III. Authority's Decision In IRS
The Authority reviewed the Arbitrator's award de novo to determine the award's consistency with 5 U.S.C. § 4502(e) and 5 C.F.R. § 451.104(a)(1). The Authority stated that these laws permit agencies to grant employees time off from duty "in recognition of superior accomplishment or other personal effort that contributes to the quality, efficiency, or economy of Government operations." IRS, 61 FLRA at 170. Relying on NAGE, Local R1-109, 53 FLRA 271, 273 (1997) , the Authority found that time-off awards granted under these provisions must be based on employees' "performance or activity" that "contribute[s] to the efficiency, economy, or other improvement of Government operations." Id. at 171. The Authority also found that less than minimally successful performance does not contribute to the efficiency, economy, or Government operations.
According to the Authority, the Arbitrator found that volunteers were entitled to time-off awards and [ v62 p58 ] "[h]e did not limit that entitlement to employees who were performing at any particular level." Id. Thus, the Authority found that "the Arbitrator directed time-off awards without regard to whether the employees' performance contributes to the efficiency, economy, or other improvement of Government operations." Id. Based on the foregoing, the Authority held that the award was inconsistent with § 4502(e) and § 451.104(a), and the Authority set aside the award.
IV. Court's Decision
The court disagreed with the Authority's reading of the award as directing the Agency "to award time off without regard to an employee's actual performance and thus potentially in the absence of any contribution to the efficiency, economy or improvement of Government operations." NTEU, 466 F.3d at 1081. According to the court, the Arbitrator "made no finding whether the agreements contemplated time-off awards when an employee's performance was less than minimally successful." Id.
The court stated that "the agreements, on their face, [do not] resolve the question of awards to underperforming individuals" because "[t]he text makes no explicit mention of performance, stating only that `all volunteers who are utilized' will get time off." Id. at 1081-82. According to the court, the term "utilized" may or may not impose a minimum performance threshold and "the record contains arguably contradictory evidence about the parties' contemporaneous understanding of the MOUs." Id. at 1082. Therefore, the court stated that the agreements contain "textual ambiguities[.]" Id.
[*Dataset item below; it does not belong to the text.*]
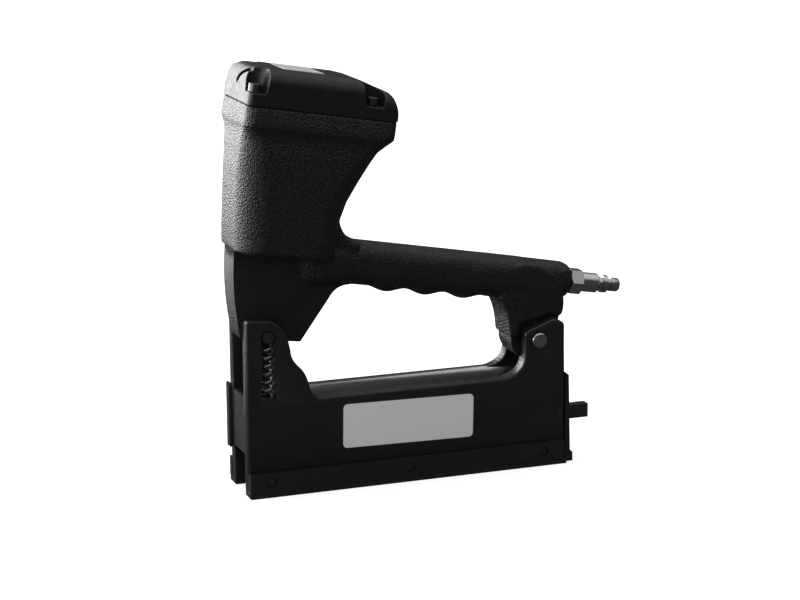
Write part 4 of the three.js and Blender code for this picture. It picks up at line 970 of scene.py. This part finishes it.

According to the court, "the Authority did not address the MOUs' textual ambiguities or offer any independent interpretation of the agreements." Id. The court explained that it is "not in a position to resolve factual disputes or to decide whether the evidence can in fact be reconciled (insofar as it controls the outcome)." Id. Accordingly, the court vacated the Authority's decision and remanded the case for further proceedings.
V. Analysis and Conclusions
The court rejected the Authority's finding that the award requires the Agency to grant time off to employees with less than minimally successful performance because the Arbitrator "made no finding whether the agreements contemplated time-off awards when an employee's performance was less than minimally successful." NTEU, 466 F.3d at 1081. The court further found that neither the text of the written agreements nor the record evidence regarding the parties' contemporaneous understanding resolves the question of whether the parties' MOUs require time-off awards for underperforming employees.
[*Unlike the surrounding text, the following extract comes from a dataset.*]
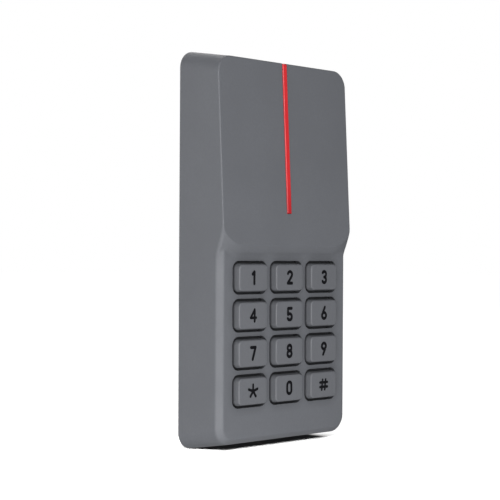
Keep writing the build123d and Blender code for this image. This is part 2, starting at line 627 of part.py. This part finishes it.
def reader_chip():
    x, z = READER_CHIP_AT
    width, height, thickness = READER_CHIP
    body = block(x, z, width, height, BOARD_FRONT + CHIP_LIFT, BOARD_FRONT + thickness)
    width, height, thickness = READER_LEG
    for offset in READER_LEGS_Z:
        body += block(x, z + offset, width, height, BOARD_FRONT, BOARD_FRONT + thickness)
    return body


def crystal():
    length, width, thickness = CRYSTAL
    return slab(Pos(*CRYSTAL_AT) * SlotOverall(length, width), BOARD_BACK - thickness, BOARD_BACK)


def relay():
    return behind_board(RELAY_AT, RELAY)


def buzzer():
    back = BOARD_BACK - BUZZER_T
    mouth = rod(*BUZZER_AT, BUZZER_MOUTH_R, back - 1, back + BUZZER_MOUTH_DEPTH)
    return rod(*BUZZER_AT, BUZZER_R, back, BOARD_BACK) - mouth


def wire_connector():
    """Open-topped header that the cable's plug pushes into."""
    length = CONNECTOR_WAYS * CONNECTOR_PITCH + 2
    body = behind_board((0, CONNECTOR_Z), (length, CONNECTOR_H, CONNECTOR_T))
    inside = (length - 2 * CONNECTOR_WALL, CONNECTOR_H - 2 * CONNECTOR_WALL, CONNECTOR_T + 1)
    return body - behind_board((0, CONNECTOR_Z), inside, CONNECTOR_FLOOR)


def connector_pins():
    columns = [(i - (CONNECTOR_WAYS - 1) / 2) * CONNECTOR_PITCH for i in range(CONNECTOR_WAYS)]
    size = (PIN_W, PIN_W, PIN_REACH)
    return Compound(children=[behind_board((x, CONNECTOR_Z), size, CONNECTOR_FLOOR) for x in columns])


def capacitors():
    group = []
    foot_back = BOARD_BACK - CAPACITOR_FOOT_T
    for x in CAPACITORS_X:
        can = rod(x, CAPACITOR_Z, CAPACITOR_R, BOARD_BACK - CAPACITOR_T, foot_back)
        foot = (CAPACITOR_FOOT_W, CAPACITOR_FOOT_W, CAPACITOR_FOOT_T)
        group.append(can + behind_board((x, CAPACITOR_Z), foot))
    return Compound(children=group)


def power_inductor():
    back = BOARD_BACK - INDUCTOR_T
    core = slab(Pos(*INDUCTOR_AT) * RectangleRounded(INDUCTOR_W, INDUCTOR_W, INDUCTOR_R), back, BOARD_BACK)
    return core - rod(*INDUCTOR_AT, INDUCTOR_WELL_R, back - 1, back + INDUCTOR_WELL_DEPTH)


def voltage_regulator():
    x, z = REGULATOR_AT
    body = behind_board(REGULATOR_AT, REGULATOR, CHIP_LIFT)
    for offset in REGULATOR_LEGS_X:
        body += behind_board((x + offset, z), REGULATOR_LEG)
    return body


def surge_diodes():
    return Compound(children=[behind_board((x, DIODE_Z), DIODE) for x in DIODES_X])


def tamper_sensor():
    """Light sensor that looks at the wall through the cover."""
    return rod(*SENSOR_AT, SENSOR_R, BOARD_BACK - SENSOR_T, BOARD_BACK)


def light_bar_leds():
    width, height, thickness = LED
    front = BOARD_FRONT + thickness
    return Compound(children=[block(0, z, width, height, BOARD_FRONT, front) for z in LED_HEIGHTS])


SUBPARTS = {
    "front_housing": front_housing,
    "light_bar": light_bar,
    "back_cover": back_cover,
    "rear_gasket": rear_gasket,
    "back_cover_screws": back_cover_screws,
    "wall_plate": wall_plate,
    "plate_nut": plate_nut,
    "security_screw": security_screw,
    "cable_grommet": cable_grommet,
    "keypad_membrane": keypad_membrane,
    "contact_pills": contact_pills,
    "key_contacts": key_contacts,
    "main_board": main_board,
    "board_screws": board_screws,
    "coil_former": coil_former,
    "antenna_coil": antenna_coil,
    "microcontroller": microcontroller,
    "reader_chip": reader_chip,
    "crystal": crystal,
    "relay": relay,
    "buzzer": buzzer,
    "wire_connector": wire_connector,
    "connector_pins": connector_pins,
    "capacitors": capacitors,
    "power_inductor": power_inductor,
    "voltage_regulator": voltage_regulator,
    "surge_diodes": surge_diodes,
    "tamper_sensor": tamper_sensor,
    "light_bar_leds": light_bar_leds,
}


def main():
    os.makedirs("parts", exist_ok=True)
    for node, make in SUBPARTS.items():
        export_step(make(), f"parts/{node}.step")
    for name, x, z in key_positions():
        export_step(key(name, x, z), f"parts/key_{name}.step")
        export_step(legend(name, x, z), f"parts/legend_{name}.step")


main()
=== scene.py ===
import json
import math

import bpy
from mathutils import Matrix, Vector


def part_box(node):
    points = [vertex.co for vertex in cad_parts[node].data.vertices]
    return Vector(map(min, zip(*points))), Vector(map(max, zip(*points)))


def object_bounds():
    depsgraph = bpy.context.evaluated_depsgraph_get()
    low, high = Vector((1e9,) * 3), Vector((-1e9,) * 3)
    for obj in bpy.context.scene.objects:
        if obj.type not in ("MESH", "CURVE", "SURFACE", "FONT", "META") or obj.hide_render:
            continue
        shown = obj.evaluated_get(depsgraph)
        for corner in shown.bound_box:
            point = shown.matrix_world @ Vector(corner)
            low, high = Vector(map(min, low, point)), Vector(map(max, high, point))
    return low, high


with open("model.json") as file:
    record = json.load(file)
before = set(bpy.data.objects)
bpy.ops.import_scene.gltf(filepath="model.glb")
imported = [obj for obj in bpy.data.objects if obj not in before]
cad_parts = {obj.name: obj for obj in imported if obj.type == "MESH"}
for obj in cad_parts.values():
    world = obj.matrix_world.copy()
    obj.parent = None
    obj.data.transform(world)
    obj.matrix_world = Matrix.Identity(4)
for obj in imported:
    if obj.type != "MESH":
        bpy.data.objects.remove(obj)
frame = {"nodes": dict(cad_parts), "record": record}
cad_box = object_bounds()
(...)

The court held that the applicable MOUs are ambiguous inasmuch as they require the Agency to grant a time-off award to "all volunteers who are utilized" without specifically referring to performance. See JE 13b at 4 and JE 32. According to the court, the term "utilized" may or may not "impose a minimum performance threshold[.]" NTEU, 466 F.3d at 1082. The Arbitrator did not interpret the phrase "all volunteers who are utilized."
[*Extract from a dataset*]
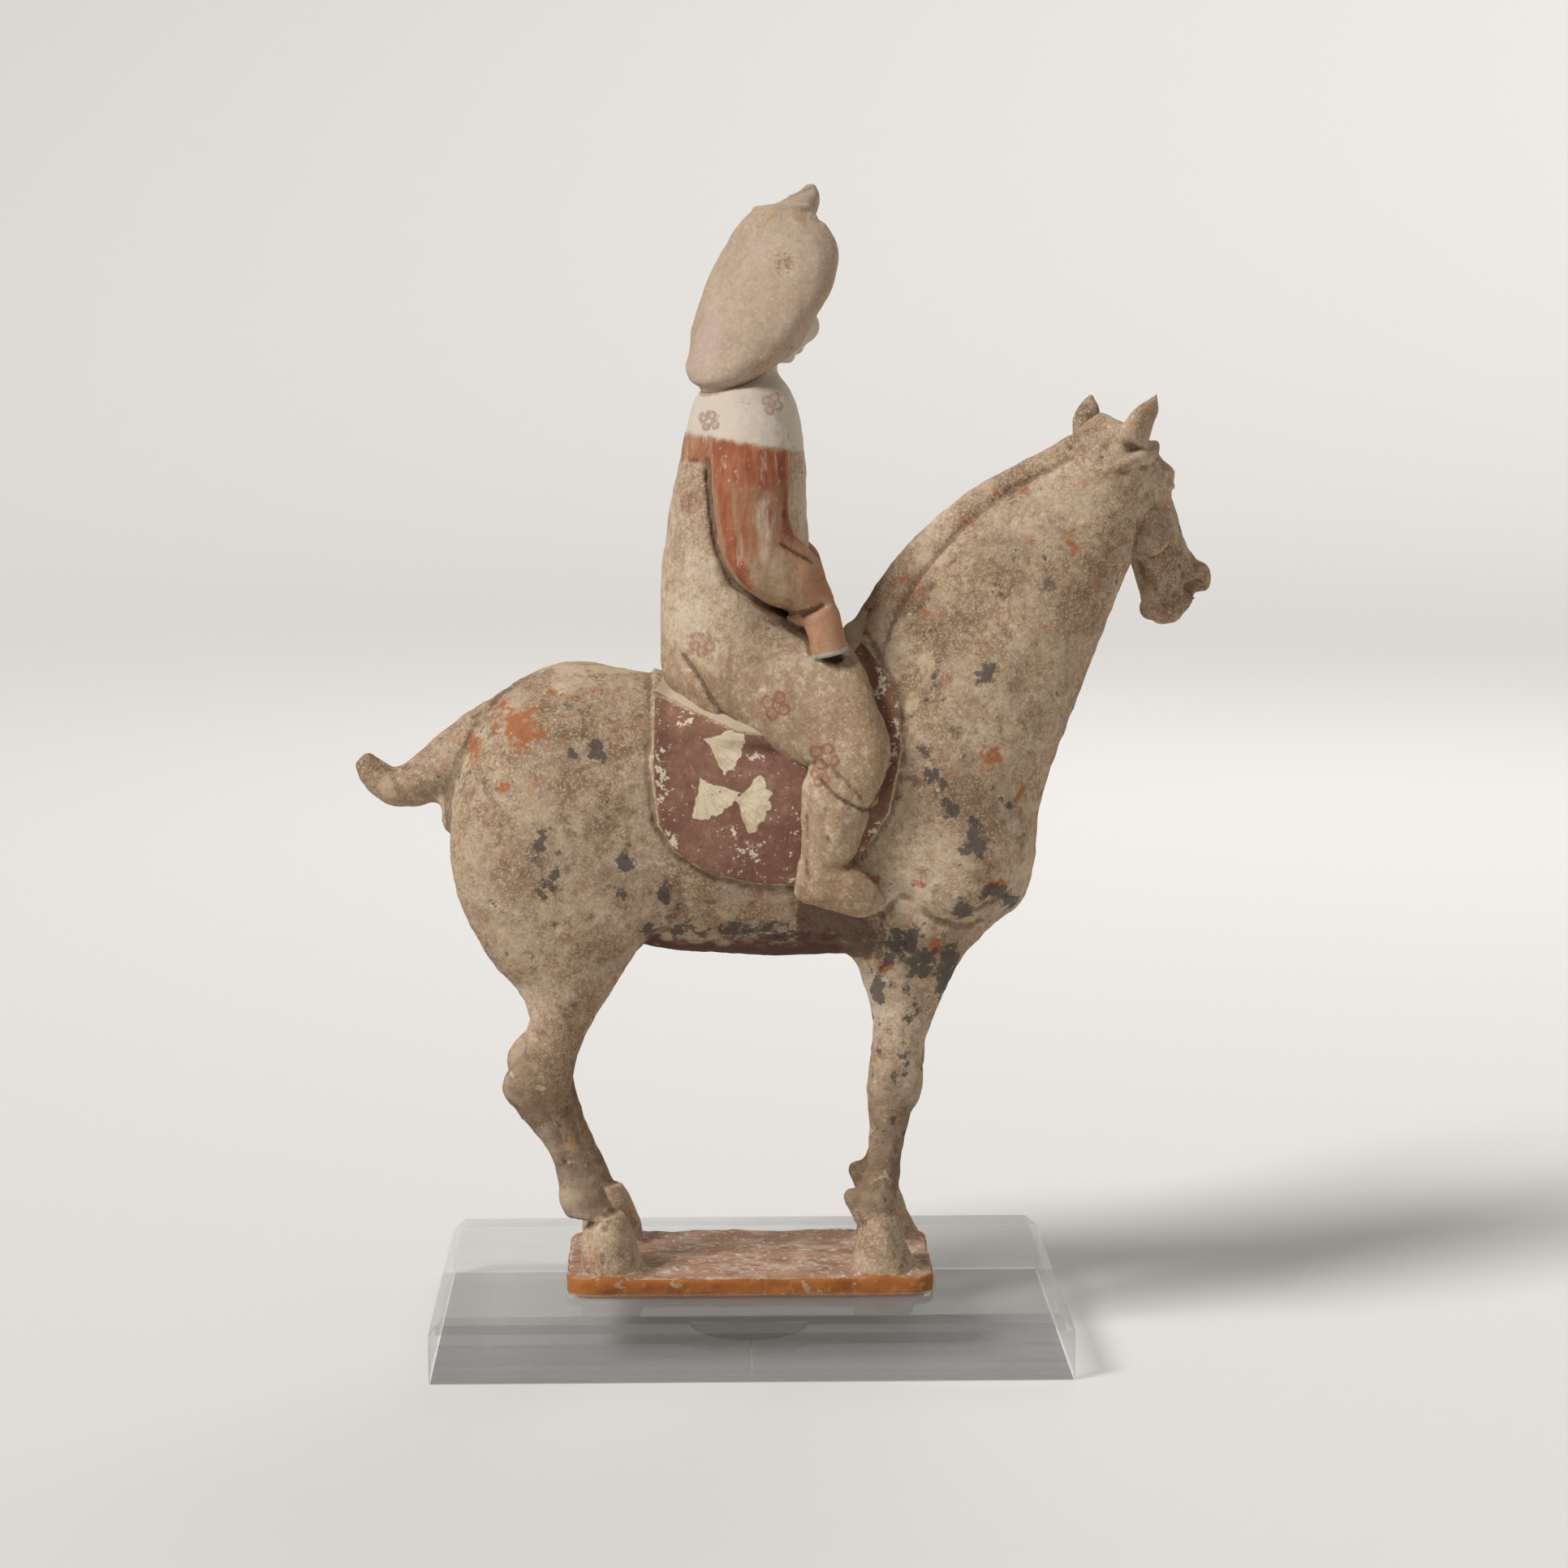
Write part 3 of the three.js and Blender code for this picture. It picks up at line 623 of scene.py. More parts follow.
rider = {
    "netStep": 0.86 * millimetre,
    "netBox": ((-110, -150, 325), (160, 150, 870)),
    "headNetStep": 0.52 * millimetre,
    "headNetBox": ((-90, -100, 800), (112, 100, 1012)),
    "headTurn": {"x": 0, "degrees": 43},
    "robe": [
        [60, 528, -70, 528, 0, 84, 0],
        [66, 560, -78, 556, 0, 86, 0],
        [66, 592, -80, 588, 0, 82, 0],
        [64, 622, -81, 618, 0, 76, 0],
        [58, 650, -79, 648, 0, 72, 0],
        [55, 680, -75, 678, 0, 70, 0],
        [53, 709, -71, 708, 0, 70, 0],
        [53, 739, -65, 737, 0, 72, 0],
        [51, 768, -59, 767, 0, 74, 0],
        [47, 790, -54, 786, 0, 70, 0],
        [39, 811, -47, 806, 0, 54, 0],
        [30, 824, -38, 815, 0, 36, 0],
        [22, 832, -30, 824, 0, 22, 0],
    ],
    "sleeve": [
        [8, 806, -24, 802, 40, 12, 0],
        [24, 792, -30, 788, 56, 24, 0],
        [36, 768, -36, 766, 69, 30, 0],
        [36, 740, -36, 738, 77, 31, 0],
        [35, 712, -33, 711, 82, 30, 0],
        [38, 690, -29, 676, 84, 29, 0],
        [50, 676, -20, 646, 84, 28, 0],
        [64, 660, 4, 622, 81, 27, 0],
        [72, 640, 30, 608, 76, 25, 0],
        [75, 630, 42, 602, 73, 23, 0],
    ],
    "cuff": [
        [70, 642, 38, 618, 80, 17, 0],
        [80, 616, 49, 600, 85, 17, 0],
        [88, 582, 57, 574, 86, 18, 0],
    ],
    "thigh": [
        [26, 640, -62, 596, 0, 34, 0],
        [56, 614, -74, 554, 26, 50, 0],
        [76, 600, -48, 528, 46, 46, 0],
        [90, 582, -8, 502, 62, 42, 0],
        [103, 562, 40, 478, 80, 37, 0],
        [115, 530, 66, 462, 93, 34, 0],
        [125, 500, 82, 446, 101, 29, 0],
        [123, 474, 98, 438, 104, 22, 0],
        [113, 452, 105, 440, 104, 12, 0],
    ],
    "shin": [
        [110, 480, 54, 484, 96, 20, 0],
        [110, 446, 45, 454, 107, 25, 0],
        [101, 412, 46, 416, 110, 23, 0],
        [89, 388, 46, 385, 111, 20, 0],
        [84, 366, 46, 358, 110, 17, 0],
    ],
    "shoe": [
        [48, 394, 44, 358, 110, 14, 0],
        [70, 398, 62, 350, 112, 18, 0],
        [94, 388, 88, 343, 113, 18, 0],
        [110, 373, 104, 342, 113, 14, 0],
        [119, 362, 115, 347, 113, 8, 0],
    ],
    "hair": [
        [-24, 814, -50, 814, 0, 20, 0],
        [-10, 822, -57, 820, 0, 32, 0],
        [12, 834, -55, 832, 0, 46, 0],
        [30, 848, -46, 846, 0, 58, 0],
        [44, 868, -37, 865, 0, 67, 0],
        [56, 888, -26, 885, 0, 71, 0],
        [68, 908, -14, 907, 0, 72, 0],
        [78, 930, -3, 929, 0, 68, 0],
        [80, 947, 5, 945, 0, 59, 0],
        [77, 962, 11, 960, 0, 46, 0],
        [68, 974, 19, 973, 0, 31, 0],
    ],
    "topknot": [
        [78, 966, 44, 970, 0, 18, 0],
        [84, 974, 34, 977, 0, 17, 0],
        [88, 982, 46, 983, 0, 14, 0],
        [88, 990, 62, 988, 0, 10, 0],
        [84, 996, 76, 993, 0, 6, 0],
    ],
    "faceOpening": ((88, 0, 893), (38, 38, 38)),
    "face": [
        [54, 842, 0, 842, 0, 18, 0],
        [61, 850, 0, 850, 0, 28, 0],
        [64, 862, 0, 862, 0, 35, 0],
        [65, 876, 0, 876, 0, 39, 0],
        [65, 892, 0, 892, 0, 39, 0],
        [64, 908, 0, 908, 0, 37, 0],
        [60, 924, 2, 924, 0, 31, 0],
        [50, 936, 6, 936, 0, 20, 0],
    ],
    "features": [                 # place, radii and tilt of the nose's four lumps, the lips and the chin
        ((65, 0, 886), (6, 3.8, 13), -12),
        ((69, 0, 876), (5, 4.6, 4.4), 0),
        ((65, 5, 874.5), (4, 3.2, 3.2), 0),
        ((65, -5, 874.5), (4, 3.2, 3.2), 0),
        ((63.5, 0, 865.3), (4.4, 9.5, 2.2), 0),
        ((63, 0, 860.6), (4.4, 7.5, 2.6), 0),
        ((59, 0, 850), (7, 10, 7), 0),
    ],
    "throat": [
        [26, 790, -30, 790, 0, 34, 0],
        [24, 822, -26, 822, 0, 28, 0],
        [34, 850, -20, 850, 0, 28, 0],
    ],
    "grooves": [                  # line, width, depth and how far out from the middle it begins
        ([[-38, 752], [-37, 727], [-34, 698], [-29, 669], [-15, 641]], 2.4, 5.5, 40),
        ([[-29, 745], [-28, 720], [-24, 690], [-17, 664]], 2.6, -1.3, 60),
        ([[-24, 650], [-12, 637], [5, 626], [16, 620], [30, 616], [46, 612]], 4.5, 9, 52),
        ([[24, 679], [41, 669], [61, 657]], 1.7, 3.4, 92),
        ([[34, 692], [42, 682], [51, 671]], 1.6, 3, 92),
        ([[57, 644], [67, 646]], 1.5, 2, 80),
        ([[30, 700], [31, 708]], 2, 2.5, 92),
        ([[42, 616], [54, 617], [66, 622]], 3.4, 6, 70),
        ([[49, 604], [58, 592], [60, 580]], 2.4, -1, 80),
        ([[-58, 749], [-45, 749]], 1.6, 2.2, 16),
        ([[43, 746], [52, 746]], 1.4, 1.6, 10),
        ([[45, 738], [51, 737]], 1.4, 1.4, 10),
        ([[-60, 574], [-47, 557], [-38, 542], [-32, 532], [-23, 521], [-12, 509]], 2.6, 4, 30),
        ([[-57, 580], [-42, 562], [-33, 547], [-26, 536], [-16, 524]], 3, -1.4, 30),
        ([[60, 472], [71, 459], [84, 449], [95, 443], [108, 438]], 1.9, 4.5, 90),
        ([[113, 530], [122, 512], [126, 492], [123, 470]], 2.6, -1.3, 70),
        ([[52, 470], [51, 437], [51, 400], [53, 372]], 2.6, 2.6, 90),
        ([[70, 450], [66, 430], [72, 408]], 3, 1.4, 90),
        ([[88, 404], [91, 403]], 3.6, -2.6, 90),
        ([[50, 388], [66, 378], [84, 382], [98, 374]], 4, -1.2, 90),
    ],
    "headGrooves": [
        ([[-46, 826], [-44, 842], [-34, 870], [-22, 902]], 6, -1.6),
        ([[-30, 832], [-24, 860], [-10, 896]], 3.5, 1.2),
        ([[48, 962], [62, 966], [76, 964]], 2.4, 2.6),
        ([[56, 836], [60, 838]], 2.5, 1),
    ],
}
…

In addition, the court pointed out that the record contains conflicting testimony regarding the parties' contemporaneous understanding of whether the provision requires the Agency to give time-off awards to volunteers with less than minimally successful performance. The Union's witness testified that, during national negotiations, the Union intended time-off awards to be given to volunteers that did "the work that was asked of them at a fully successful level." Lovett testimony at 140 (Aug. 31, 2004). However, when asked whether the Union ever told the Agency, during local negotiations, that "management would have the discretion to withhold time-off awards from volunteers based on the employee's performance[,]" Lovett replied "No." Id. at 139 (Sept. 1, 2004). Moreover, the Agency's witness testified that during national negotiations, the Union would not agree to expressly condition time-off awards on "successful performance[.]" Canning testimony at 59 (Sept. 1, 2004). Another Agency witness testified that the parties "didn't talk about performance" when they negotiated the 2001 MOUs but claimed that in subsequent local negotiations, the Agency advised the Union that it would not agree to "mandatory awards." Wolfson testimony at 35; 12 (Sept. 1, 2004).
In sum, the court found that neither the text of the parties' MOUs nor the record evidence resolves the "ambiguities" it perceived within the parties' agreements. Thus, consistent with the court's conclusions, we are unable to resolve the Agency's exceptions to the award based on this record. Accordingly, consistent with Authority precedent, we remand the award to the parties for resubmission to the Arbitrator, absent settlement, for further proceedings, consistent with the court's opinion in NTEU. See, e.g., Dep't of Health and Human Serv., Soc. Sec. Admin., Balt., Md., 47 FLRA 1167, 1174 (1993) (on remand from the Court of Appeals for the 4th Cir., the Authority remanded an unfair labor practice case to provide parties an opportunity to provide evidence and testimony on the meaning of a provision of a collective bargaining agreement).